Set down exactly the lines of the listing below, please, beginning with the first and ending with the line that holds "hole towards +Y.".
# START OF Information shown
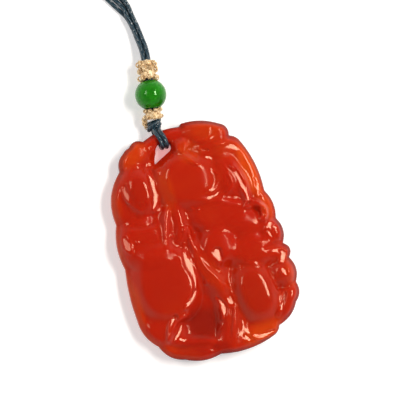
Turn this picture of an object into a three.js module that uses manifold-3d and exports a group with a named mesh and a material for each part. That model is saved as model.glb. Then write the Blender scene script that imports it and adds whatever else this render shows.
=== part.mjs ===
import * as THREE from 'three';
import { mergeVertices } from 'three/addons/utils/BufferGeometryUtils.js';
import Module from 'manifold-3d';

// A carved carnelian plaque on a doubled neck cord with a green bead between two gold thread collars.
// Millimetres. The plaque lies on its flat back, its carved front up along +Z, its hole towards +Y.

const PLAQUE_LENGTH = 60;
const PLAQUE_THICKNESS = 9;
const EDGE_HEIGHT = 3.6;        // height of the plaque's wall before its front rounds over
const EDGE_ROUND = 1.6;         // how far in from the outline the front reaches its full height
const BACK_ROUND = 0.8;         // rounding between the wall and the flat back
const GROUND_HEIGHT = 5.4;      // floor of the valleys between the carved forms
const FORM_FOOT = 0.6;          // how far under that floor a carved form's edge lies
const VALLEY_SOFTNESS = 1.4;    // how softly two carved forms run into each other
const HOLE_LIP_DROP = 0.8;      // how much lower the front is at the hole's edge
const HOLE_LIP_WIDTH = 1.2;
const CARVING_STEP = 1.02;      // spacing of the carved surface's points

const CORD_DIAMETER = 1.1;
const CORD_SPACING = 1.2;       // between the middles of two cords that lie together
const CORD_CLEARANCE = 0.35;    // between a cord and the stone that it passes
const CORD_SIDES = 8;
const CORD_STEP = 2.75;         // length of one tube segment
const LOOP_STEP = 1.1;          // the same in the tight loops through the hole
const CHANNEL_HEIGHT = 2.1;     // relief behind the bridge, which leaves the cord room
const CHANNEL_WIDTH = 4.6;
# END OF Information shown
Output for this task:
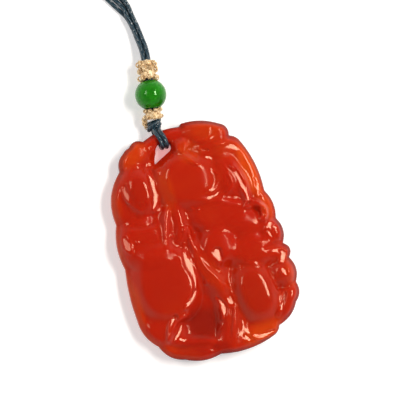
Turn this picture of an object into a three.js module that uses manifold-3d and exports a group with a named mesh and a material for each part. That model is saved as model.glb. Then write the Blender scene script that imports it and adds whatever else this render shows.
=== part.mjs ===
import * as THREE from 'three';
import { mergeVertices } from 'three/addons/utils/BufferGeometryUtils.js';
import Module from 'manifold-3d';

// A carved carnelian plaque on a doubled neck cord with a green bead between two gold thread collars.
// Millimetres. The plaque lies on its flat back, its carved front up along +Z, its hole towards +Y.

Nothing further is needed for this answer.